CD Kritik Progressive Newsletter Nr.58 (02/2007)

Lucas, White & Edsey - LWE
(53:42, ProgRock Records, 2006)

Keyboarder Frank Lucas, der Kopf von Lucas, White & Edsey, hat bei Jordan Rudess in New York studiert, sämtliche Songs des Banddebüts stammen aus seiner Feder. Wie Jordan Rudess, der solistisch und in diversen Projekten gern zeigt, dass er ein Harmonieteufel ist und es blumig und lyrisch wie verrückt liebt, gießt Frank Lucas herzschmerzende Pianotropfen butterweich in die unwillige Hörmembran.

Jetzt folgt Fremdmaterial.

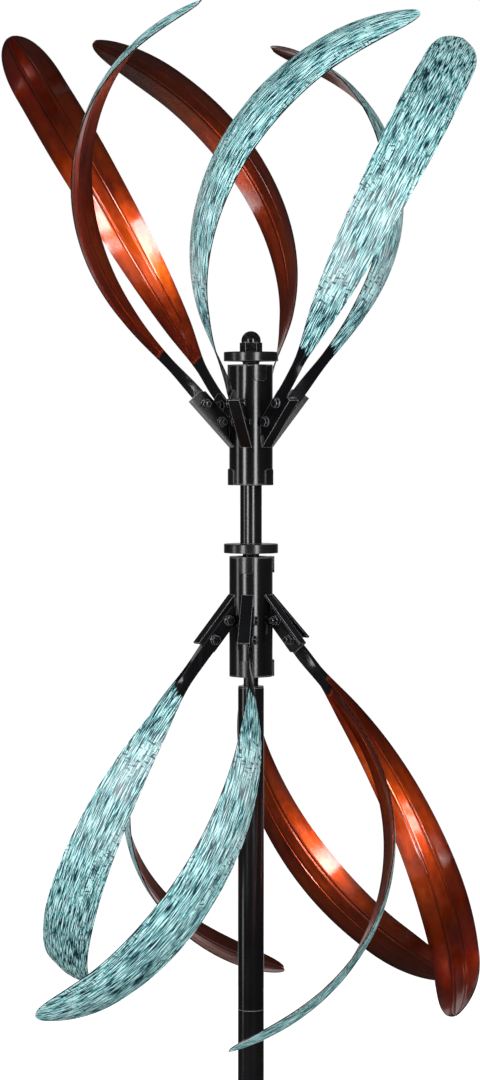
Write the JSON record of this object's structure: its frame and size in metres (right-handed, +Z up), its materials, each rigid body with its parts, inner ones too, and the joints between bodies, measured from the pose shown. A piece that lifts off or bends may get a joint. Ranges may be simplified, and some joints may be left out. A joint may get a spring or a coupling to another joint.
{
  "type": "garden wind spinner",
  "caption": "Tall garden wind spinner with two counter-turning rotors of long curved leaves on one axle, on a black pole with a ground fork.",
  "frame": {"origin": "on the pole's axis at the ground line, at the underside of the step plate, where the centre spike starts", "axes": "+Z up along the pole, -Y towards the front view, +X to the right of that view"},
  "size_m": [0.4629, 0.4377, 1.704],
  "materials": {
    "black_paint": "semi-gloss black powder coat on steel",
    "leaf_paint": "brushed verdigris outside, candied copper inside, black at the strap",
    "black_plastic": "satin black moulded plastic",
    "black_fasteners": "black zinc plated screws, nuts and washers",
    "dark_steel": "oiled dark steel",
    "bearing_steel": "ground bearing steel"
  },
  "bodies": {
    "root": {"ground_fork": "black_paint", "lower_pole": "black_paint", "upper_pole": "black_paint", "pole_top_plug": "black_plastic", "axle_rod": "dark_steel", "lower_axle_sleeve": "dark_steel", "lower_race_spacer": "dark_steel", "upper_race_spacer": "dark_steel", "middle_lock_nut": "black_fasteners", "middle_rain_disc": "black_plastic", "spacer_tube": "black_paint", "spacer_end_washer": "dark_steel", "top_spacer_nut": "black_fasteners", "top_rain_disc": "black_plastic", "cap_nut": "black_fasteners", "upper_inner_races": "bearing_steel", "lower_inner_races": "bearing_steel"},
    "upper_rotor": {"upper_hub_tube": "black_paint", "upper_bracket_1": "black_paint", "upper_bracket_2": "black_paint", "upper_bracket_3": "black_paint", "upper_bracket_4": "black_paint", "upper_bracket_5": "black_paint", "upper_bracket_6": "black_paint", "upper_blade_1": "leaf_paint", "upper_blade_2": "leaf_paint", "upper_blade_3": "leaf_paint", "upper_blade_4": "leaf_paint", "upper_blade_5": "leaf_paint", "upper_blade_6": "leaf_paint", "upper_blade_screws": "black_fasteners", "upper_blade_nuts": "black_fasteners", "upper_blade_washers": "black_fasteners", "upper_hub_outer_carrier": "black_plastic", "upper_hub_inner_carrier": "black_plastic", "upper_outer_races": "bearing_steel"},
    "lower_rotor": {"lower_hub_tube": "black_paint", "lower_bracket_1": "black_paint", "lower_bracket_2": "black_paint", "lower_bracket_3": "black_paint", "lower_bracket_4": "black_paint", "lower_bracket_5": "black_paint", "lower_bracket_6": "black_paint", "lower_blade_1": "leaf_paint", "lower_blade_2": "leaf_paint", "lower_blade_3": "leaf_paint", "lower_blade_4": "leaf_paint", "lower_blade_5": "leaf_paint", "lower_blade_6": "leaf_paint", "lower_blade_screws": "black_fasteners", "lower_blade_nuts": "black_fasteners", "lower_blade_washers": "black_fasteners", "lower_hub_outer_carrier": "black_plastic", "lower_hub_inner_carrier": "black_plastic", "lower_outer_races": "bearing_steel"},
    "upper_ball_set": {"upper_bearing_balls": "bearing_steel", "upper_ball_cages": "bearing_steel"},
    "lower_ball_set": {"lower_bearing_balls": "bearing_steel", "lower_ball_cages": "bearing_steel"}
  },
  "joints": [
    {"name": "upper_spin", "type": "hinge", "parent": "root", "child": "upper_rotor", "pos_m": [0, 0, 1.113], "axis": [0, 0, 1], "continuous": true},
    {"name": "lower_spin", "type": "hinge", "parent": "root", "child": "lower_rotor", "pos_m": [0, 0, 0.9265], "axis": [0, 0, -1], "continuous": true},
    {"name": "upper_ball_roll", "type": "hinge", "parent": "root", "child": "upper_ball_set", "pos_m": [0, 0, 1.113], "axis": [0, 0, 1], "continuous": true},
    {"name": "lower_ball_roll", "type": "hinge", "parent": "root", "child": "lower_ball_set", "pos_m": [0, 0, 0.9265], "axis": [0, 0, -1], "continuous": true}
  ],
  "couplings": [
    {"joint": "upper_ball_roll", "follows": "upper_spin", "ratio": 0.619},
    {"joint": "lower_ball_roll", "follows": "lower_spin", "ratio": 0.619}
  ]
}
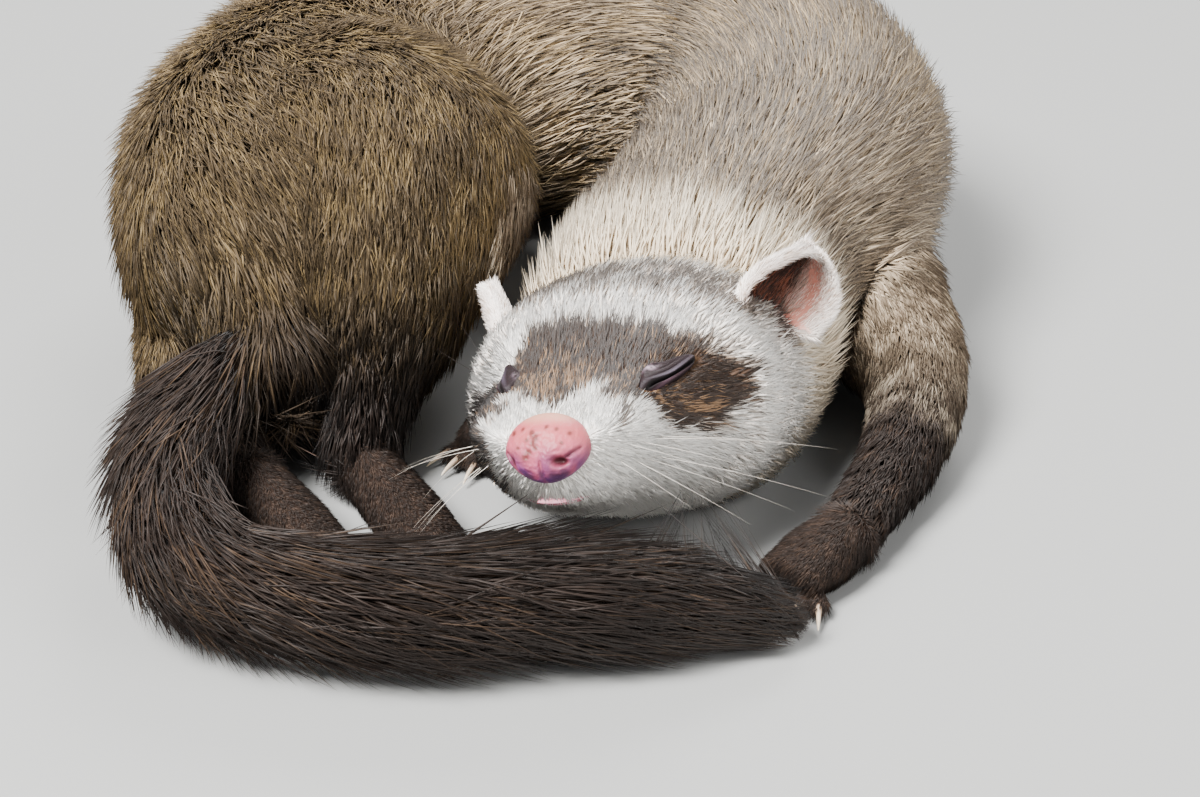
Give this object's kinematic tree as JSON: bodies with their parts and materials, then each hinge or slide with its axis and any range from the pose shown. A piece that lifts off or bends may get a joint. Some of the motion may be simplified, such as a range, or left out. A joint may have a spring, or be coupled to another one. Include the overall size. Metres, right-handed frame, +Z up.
{
  "type": "sleeping ferret model",
  "caption": "Life-size still model of a ferret curled up asleep in a ring, chin on its tail, with a dark mask on a pale face and a sable coat.",
  "frame": {"origin": "on the floor, under the middle of the whole model's outline", "axes": "+Z up, the face looks along -Y, +X to the animal's left"},
  "size_m": [0.1538, 0.223, 0.0608],
  "materials": {
    "pale_coat": "soft cream-white fur",
    "body_coat": "taupe-brown guard hair over cream underfur",
    "dark_coat": "dark brown fur",
    "nose_skin": "moist pink skin with a fine grain",
    "ear_skin": "thin pink skin with short white hair at the rim",
    "lid_skin": "dark skin of the closed lids"
  },
  "bodies": {
    "root": {"head": "pale_coat", "lower_jaw": "pale_coat", "nose": "nose_skin", "eye_left": "lid_skin", "eye_right": "lid_skin", "ear_left": "ear_skin", "ear_right": "ear_skin", "neck": "body_coat", "shoulders": "body_coat", "ribcage": "body_coat", "loin": "body_coat", "hips": "body_coat", "rump": "dark_coat", "foreleg_left": "dark_coat", "foreleg_right": "dark_coat", "forepaw_left": "dark_coat", "forepaw_right": "dark_coat", "hindleg_left": "dark_coat", "hindleg_right": "dark_coat", "hindpaw_left": "dark_coat", "hindpaw_right": "dark_coat", "tail_base": "dark_coat", "tail_middle": "dark_coat", "tail_tip": "dark_coat"}
  },
  "joints": []
}
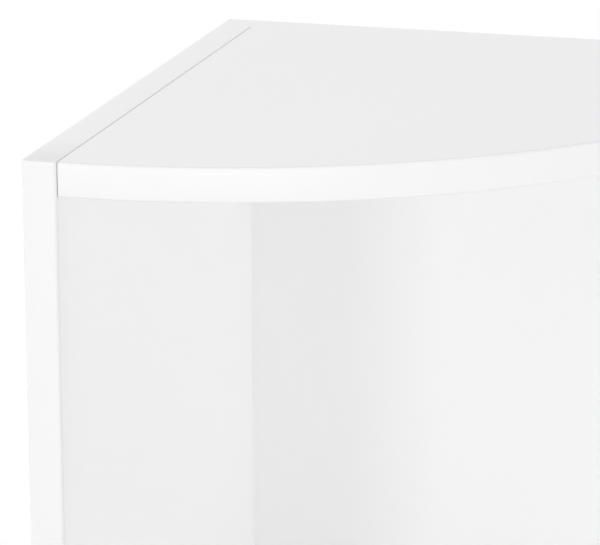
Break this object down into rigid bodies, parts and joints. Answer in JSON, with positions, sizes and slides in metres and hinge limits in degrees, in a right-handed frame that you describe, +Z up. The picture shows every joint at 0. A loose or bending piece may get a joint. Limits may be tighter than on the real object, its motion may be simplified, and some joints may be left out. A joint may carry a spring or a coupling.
{
  "type": "corner shelf unit",
  "caption": "Tall white corner shelf unit: upright panels in an L carry quarter-round boards with softened edge bands and open compartments between them.",
  "frame": {"origin": "on the floor, below the middle of the unit's square outline", "axes": "+X to the right along the back panel, +Y towards the back panel and its wall, +Z up; the left panel stands at -X"},
  "size_m": [0.31, 0.31, 1.845],
  "materials": {
    "melamine_board": "chipboard faced with matt white melamine",
    "edge_band": "smooth white plastic edge band, satin",
    "connector_screw": "zinc-plated steel",
    "wood_dowel": "plain beech",
    "glide": "white moulded plastic"
  },
  "bodies": {
    "root": {"back_panel": "melamine_board", "back_panel_left_band": "edge_band", "back_panel_right_band": "edge_band", "back_panel_top_band": "edge_band", "bottom_board": "melamine_board", "bottom_board_edge_band": "edge_band", "bottom_board_screw_back_left": "connector_screw", "bottom_board_screw_back_right": "connector_screw", "bottom_board_screw_left_front": "connector_screw", "bottom_board_screw_left_rear": "connector_screw", "corner_dowel_1": "wood_dowel", "corner_dowel_2": "wood_dowel", "corner_dowel_3": "wood_dowel", "corner_dowel_4": "wood_dowel", "corner_screw_1": "connector_screw", "corner_screw_2": "connector_screw", "corner_screw_3": "connector_screw", "corner_screw_4": "connector_screw", "corner_screw_5": "connector_screw", "glide_back_left": "glide", "glide_back_right": "glide", "glide_left_front": "glide", "glide_left_rear": "glide", "left_panel": "melamine_board", "left_panel_front_band": "edge_band", "left_panel_top_band": "edge_band", "shelf_1": "melamine_board", "shelf_1_edge_band": "edge_band", "shelf_1_screw_back_left": "connector_screw", "shelf_1_screw_back_right": "connector_screw", "shelf_1_screw_left_front": "connector_screw", "shelf_1_screw_left_rear": "connector_screw", "shelf_2": "melamine_board", "shelf_2_edge_band": "edge_band", "shelf_2_screw_back_left": "connector_screw", "shelf_2_screw_back_right": "connector_screw", "shelf_2_screw_left_front": "connector_screw", "shelf_2_screw_left_rear": "connector_screw", "shelf_3": "melamine_board", "shelf_3_edge_band": "edge_band", "shelf_3_screw_back_left": "connector_screw", "shelf_3_screw_back_right": "connector_screw", "shelf_3_screw_left_front": "connector_screw", "shelf_3_screw_left_rear": "connector_screw", "shelf_4": "melamine_board", "shelf_4_edge_band": "edge_band", "shelf_4_screw_back_left": "connector_screw", "shelf_4_screw_back_right": "connector_screw", "shelf_4_screw_left_front": "connector_screw", "shelf_4_screw_left_rear": "connector_screw", "top_board": "melamine_board", "top_board_edge_band": "edge_band", "top_board_screw_back_left": "connector_screw", "top_board_screw_back_right": "connector_screw", "top_board_screw_left_front": "connector_screw", "top_board_screw_left_rear": "connector_screw"}
  },
  "joints": []
}
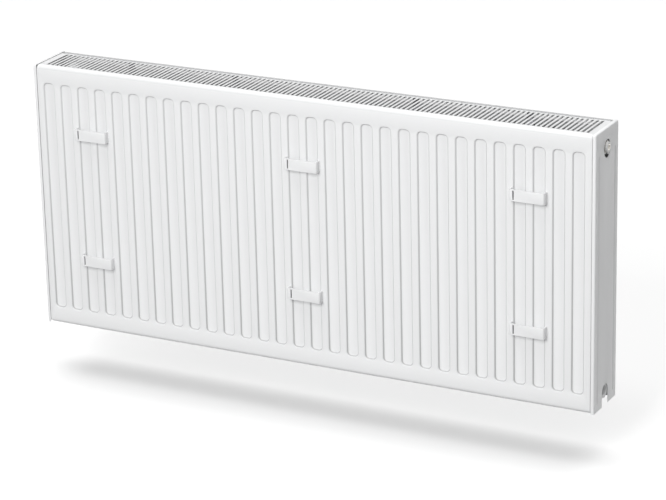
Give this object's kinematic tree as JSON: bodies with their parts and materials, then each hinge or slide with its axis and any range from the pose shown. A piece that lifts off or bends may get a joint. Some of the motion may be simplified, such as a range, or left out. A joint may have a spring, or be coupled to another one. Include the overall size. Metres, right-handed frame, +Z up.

Progressive Rock war einst eine fortschrittliche Sache; die heutige Zeit, die ihre Musiker insgesamt weitaus konservativer und weniger künstlerisch abstrakt prägt, macht auch aus Progressive Rock eine erschreckend banale und harmoniesüße Sache. Lucas, White & Edsey spielen Symphonic Rock mit klassischem Einschlag und konkreten Einflüssen von Emerson, Lake & Palmer, zudem gibt es leichte Fusion Tendenzen. Doch selbst in den aufregendsten und disharmonischsten Motiven, wenn das Trio mal nicht im gemächlichen Trab die Gegend abgrast, bleibt die Stimmung sonnendurchflutet und blumig. Die Welt durch die Gute-Laune-Brille gesehen. Die Jungs machen Therapiemusik für von Depressionen gepeinigte Mitmenschen, oder wie im Fall des 6. Tracks, "The Nightcap", naive Fernsehpausenmusik. "Hasta Mañana" ist ein knuffiges und kitschiges Bar-Amüsement zum Mitschunkeln. Da funktioniert Progressive Rock gar im Altenheim, sogar an meine Zukunft ist gedacht. Jedoch - ich erschieß mich lieber und wenn die Flinte nass ist, brauche ich nach der Kummerstunde mehrere CDs von Dr. Nerve, um den Butterberg aus dem Kopf zu bekommen Chuck White (dr) und Steve Edsey (b) sowie Gast Edgar Gabriel (vi), der in drei Tracks zu hören ist, machen ihre Sache technisch sehr gut, was den Gesamteindruck jedoch nicht rettet. Frank Lucas sollte seine Fähigkeiten in Ambient Music anlegen, da dürfte er weitaus mehr potentiellen Erfolg einfahren. Selbst für symphonischen Classic Rock, der von Natur aus einen Hang zum Lieblichen hat, ist seine Intention deutlich zu harmonieverliebt.